Trough a Glass Darkly: The lexicostatistic perspective on lexical change (A, B), and what is really going on (C).

Yet, when being honest with oneself, the problem of looking through a glass darkly does not pertain to the lexicostatistic perspective alone, but effectively applies to all of our research on language change. It is just the size and the number of windows that we survey, and the cleanliness of the glasses, that may make a little difference.

References
  • Allwood, J. (2003) Meaning potentials and context: Some consequences for the analysis of variation in meaning. In: Cuyckens, H., R. Dirven, and J. Taylor (eds.): Cognitive approaches to lexical semantics. Mouton de Gruyter: Berlin and New York. 29-65.
  • List, J.-M. (2014) Sequence comparison in historical linguistics. Düsseldorf University Press: Düsseldorf.

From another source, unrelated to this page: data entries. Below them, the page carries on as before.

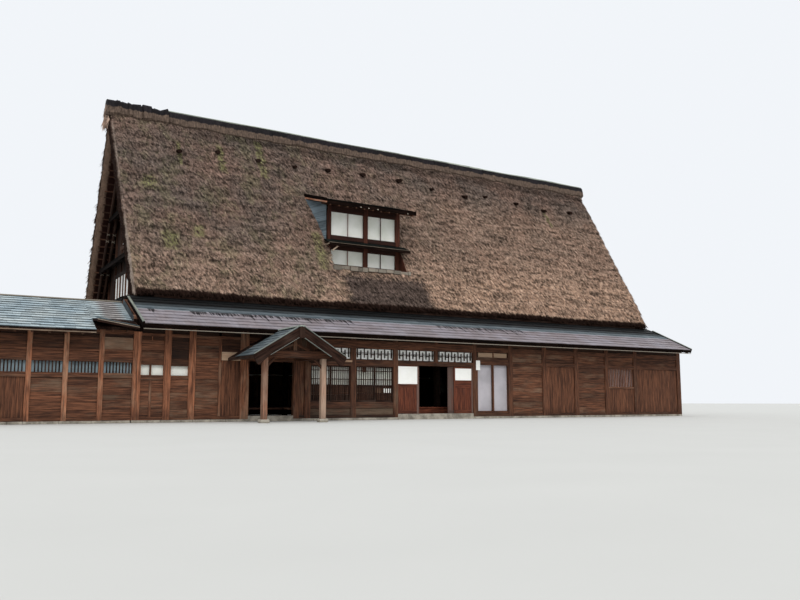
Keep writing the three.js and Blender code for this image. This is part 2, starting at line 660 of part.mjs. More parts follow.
// Porch
function buildPorch() {
  const group = new THREE.Group();
  group.position.set(porchX, 0, 0);
  house.add(group);
  const half = porchPostWidth / 2;
  for (const [name, side] of [['porch_post_left', -1], ['porch_post_right', 1]]) {
    const x = side * porchPostX;
    piece(name, joined([
      block([x - half, x + half], [porchPostY - half, porchPostY + half], [0, porchBeamLow]),
      block([x - 150, x + 150], [porchPostY - 150, porchPostY + 150], [0, 110]),
    ]), colours.post, group);
  }
  const slope = (porchApexZ - porchEaveZ) / porchHalfWidth;
  const topAt = (x) => porchApexZ - Math.abs(x) * slope;
  const underAt = (x) => topAt(x) - porchRoofThickness - seat;
  const beamEnd = porchPostX + 215;
  const y0 = porchPostY - half;
  const y1 = porchPostY + half;
  const web = [[-60, underAt(60)], [-60, porchBeamTop], [60, porchBeamTop], [60, underAt(60)], [0, underAt(0)]];
  const brace = (s) => [
    [s * 60, porchBeamTop + 150], [s * 60, porchBeamTop + 260], [s * 560, porchBeamTop], [s * 400, porchBeamTop],
  ];
  const frame = joined([
    block([-beamEnd, beamEnd], [y0, y1], [porchBeamLow, porchBeamTop]),
    block([-porchPostX - half, -porchPostX + half], [y0, 0], [porchBeamLow, porchBeamTop - 20]),
    block([porchPostX - half, porchPostX + half], [y0, 0], [porchBeamLow, porchBeamTop - 20]),
    alongY(web, y0 + 35, y1 - 35),
    alongY(brace(1), y0 + 45, y1 - 45),
    alongY(brace(-1), y0 + 45, y1 - 45),
  ]).intersect(solid(alongY([
    [-porchHalfWidth, 0], [porchHalfWidth, 0], [porchHalfWidth, underAt(porchHalfWidth)], [0, underAt(0)],
    [-porchHalfWidth, underAt(porchHalfWidth)],
  ], y0 - 10, 10)));
  piece('porch_frame', frame, colours.post, group);

  const w = porchHalfWidth;
  const roof = alongY([
    [0, porchApexZ], [w, porchEaveZ], [w, porchEaveZ - porchRoofThickness], [0, porchApexZ - porchRoofThickness],
    [-w, porchEaveZ - porchRoofThickness], [-w, porchEaveZ],
  ], porchFrontY, -seat);
  const clear = 10;
  const over = alongX([
    [pentEaveY - clear, pentUnder(pentEaveY) - clear], [100, pentUnder(100) - clear], [100, 4000],
    [pentEaveY - clear, 4000],
  ], -3000, 3000);
  piece('porch_roof', cut(solid(roof), [over]), colours.shingle, group);

  // Bargeboards with a curved, dropped foot
  const drop = 290;
  const outerTip = w + 60;
  const board = (s) => {
    const shape = new THREE.Shape();
    shape.moveTo(porchApexZ + 30, 0);
    shape.lineTo(topAt(outerTip) + 30, s * outerTip);
    shape.quadraticCurveTo(topAt(outerTip) - 60, s * (outerTip - 20), 1785, s * (outerTip - 200));
    shape.quadraticCurveTo(topAt(w - 420) - 180, s * (w - 330), topAt(w - 480) - drop, s * (w - 480));
    shape.lineTo(porchApexZ - drop, 0);
    const geometry = new THREE.ExtrudeGeometry(shape, { depth: 60, bevelEnabled: false, curveSegments: 5 });
    geometry.translate(0, 0, porchFrontY - 60);
    return geometry.applyMatrix4(new THREE.Matrix4().makeBasis(axisZ, axisX, axisY));
  };
  piece('porch_bargeboards', joined([board(1), board(-1)]), colours.verge, group);
}

// Annex: six bays of board wall with slit windows under a gabled shingle roof
function buildAnnex() {
  const right = -halfHouse - seat;
  const ridge = annexDepth / 2;
  const topAt = (y) => annexEaveZ + (y - annexEaveY) * annexRise;
  const underAt = (y) => topAt(y) - annexRoofThickness;
  const top = underAt(0) - seat;
  const across = (outline) => outline.map(([y, z]) => [annexDepth - y, z]);
  const posts = [];
  const slits = [];
  for (let x = annexEnd + 75; x < right - annexBay / 2; x += annexBay) {
    posts.push([x, wallThickness]);
    slits.push([x + 110, Math.min(x + annexBay - 110, right - 60), 1540, 1870]);
  }
  const rails = [[0, sillTop], [1390, 1470], [1930, 2000], [2640, top]];
  piece('annex_front_wall', framedWall({
    span: [annexEnd, right], outline: flatTop(annexEnd, right, 0, top), posts, rails, holes: slits,
  }), colours.board);
  piece('annex_window_paper', block(
    [annexEnd + wallThickness + 20, right - 20], [wallThickness, wallThickness + paperThickness], [1500, 1910],
  ), colours.paper);
  piece('annex_back_wall', framedWall({
    span: [annexEnd, right], outline: flatTop(annexEnd, right, 0, top), posts, rails,
  }), colours.board).position.set(0, annexDepth - wallThickness, 0);

  const inset = wallThickness + seat;
  const peak = [ridge, underAt(ridge) - 2 * seat];
  const side = [inset, underAt(inset) - 2 * seat];
  piece('annex_end_wall', joined([
    alongX([
      [inset, 0], [annexDepth - inset, 0], [annexDepth - inset, side[1]], peak, side,
    ], annexEnd + 45, annexEnd + 105),
    block([annexEnd, annexEnd + wallThickness], [inset, annexDepth - inset], [0, sillTop]),
    block([annexEnd, annexEnd + wallThickness], [inset, annexDepth - inset], [2450, 2640]),
    block([annexEnd, annexEnd + wallThickness], [ridge - 75, ridge + 75], [0, peak[1] - 60]),
  ]), colours.board);

  const slope = [[annexEaveY, annexEaveZ], [ridge, topAt(ridge)]];
  const roof = [
    ...slope, ...across(slope).reverse().slice(1),
    [annexDepth - annexEaveY, annexEaveZ - annexRoofThickness], [ridge, underAt(ridge)],
    [annexEaveY, annexEaveZ - annexRoofThickness],
  ];
  const cutback = block([joinX, right + 10], [annexEaveY - 10, -260], [2000, 3500]);
  piece('annex_roof', cut(solid(alongX(roof, annexEnd - 300, right)), [cutback]), colours.shingle);

  // Hood over the bay next to the house: its eave lifts towards the far end
  const hoodFront = -700;
  const hoodBack = 150;
  const hood = warped(block([joinX, right], [hoodFront, hoodBack], [0, 70]), (corner) => {
    const far = (right - corner.x) / (right - joinX);
    const front = 2890 + 190 * far;
    const back = topAt(hoodBack) + seat;
    const t = (corner.y - hoodFront) / (hoodBack - hoodFront);
    corner.z += front + (back - front) * t;
  });
  piece('annex_hood', hood, colours.shingle);
  const edge = wallThickness + paperThickness + seat;
  piece('annex_floor', block(
    [annexEnd + wallThickness + seat, right], [edge, annexDepth - wallThickness - seat],
    [annexFloorTop - floorThickness, annexFloorTop],
  ), colours.floor);
}

buildFrontWall();
buildPaper();
buildBackWall();
buildEndWall('right_wall', 1);
buildEndWall('left_wall', -1);
buildEntrance();
buildPents();
buildFloors();
buildThatch();
buildGable('left', -1);
buildGable('right', 1);
buildDormer();
buildPorch();
buildAnnex();

export default house;
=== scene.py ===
import math
import random

import bpy
from mathutils import Matrix, Vector


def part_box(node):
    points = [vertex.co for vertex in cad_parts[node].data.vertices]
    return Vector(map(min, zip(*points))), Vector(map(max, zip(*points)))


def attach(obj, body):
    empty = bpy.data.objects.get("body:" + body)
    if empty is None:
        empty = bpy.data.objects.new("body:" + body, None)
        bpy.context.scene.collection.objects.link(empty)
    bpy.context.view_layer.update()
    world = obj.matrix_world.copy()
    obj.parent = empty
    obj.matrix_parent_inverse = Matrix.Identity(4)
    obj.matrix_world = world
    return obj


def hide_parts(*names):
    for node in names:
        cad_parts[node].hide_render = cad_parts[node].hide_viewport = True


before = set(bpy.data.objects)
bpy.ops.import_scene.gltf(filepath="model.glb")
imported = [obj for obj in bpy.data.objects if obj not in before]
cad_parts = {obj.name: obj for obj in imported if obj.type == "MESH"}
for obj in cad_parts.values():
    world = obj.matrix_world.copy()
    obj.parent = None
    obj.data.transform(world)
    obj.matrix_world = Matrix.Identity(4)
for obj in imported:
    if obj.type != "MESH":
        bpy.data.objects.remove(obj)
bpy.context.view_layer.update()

print("farmhouse: frame loaded,", len(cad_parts), "nodes")


# Colours are written as codes; the shaders want them as linear light
def tint(code):
    parts = [int(code[i:i + 2], 16) / 255 for i in (0, 2, 4)]
    return tuple(c / 12.92 if c <= 0.04045 else ((c + 0.055) / 1.055) ** 2.4 for c in parts) + (1.0,)


def tints(**codes):
    return {key: tint(code) for key, code in codes.items()}


# A method that adds a Math node; turned puts the socket behind the other value
def maths(operation, turned=False):
    def method(socket, *values):
        values = (*values, socket) if turned else (socket, *values)
        return socket.tree.add("ShaderNodeMath", {"operation": operation}, dict(enumerate(values)))
    return method


class Socket:
    # one output of a node; sums on it add Math nodes
    def __init__(self, tree, out):
        self.tree, self.out = tree, out

    def other(self, name):
        return Socket(self.tree, self.out.node.outputs[name])

    __add__ = __radd__ = maths("ADD")
    __mul__ = __rmul__ = maths("MULTIPLY")
    __sub__, __rsub__, __truediv__ = maths("SUBTRACT"), maths("SUBTRACT", turned=True), maths("DIVIDE")
    __gt__, __lt__ = maths("GREATER_THAN"), maths("LESS_THAN")
    __abs__, __floor__, __ceil__, __round__ = map(maths, ("ABSOLUTE", "FLOOR", "CEIL", "ROUND"))
    fract, sine, cosine, atMost, atLeast = map(maths, ("FRACT", "SINE", "COSINE", "MINIMUM", "MAXIMUM"))


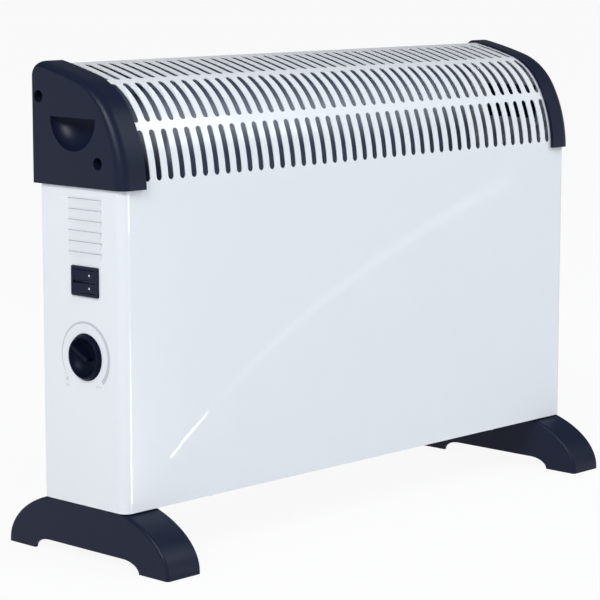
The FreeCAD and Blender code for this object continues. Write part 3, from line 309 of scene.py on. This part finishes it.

  • Schwarz, M. (1996) Einführung in die kognitive Linguistik. Francke: Basel and Tübingen.
  • Swadesh, M. (1950) Salish internal relationships. Int. J. Am. Linguist. 16.4. 157-167.
  • Swadesh, M. (1952) Lexico-statistic dating of prehistoric ethnic contacts. With special reference to North American Indians and Eskimos. Proc. Am. Philol. Soc. 96.4. 452-463.
  • Swadesh, M. (1955) Towards greater accuracy in lexicostatistic dating. Int. J. Am. Linguist. 21.2. 121-137.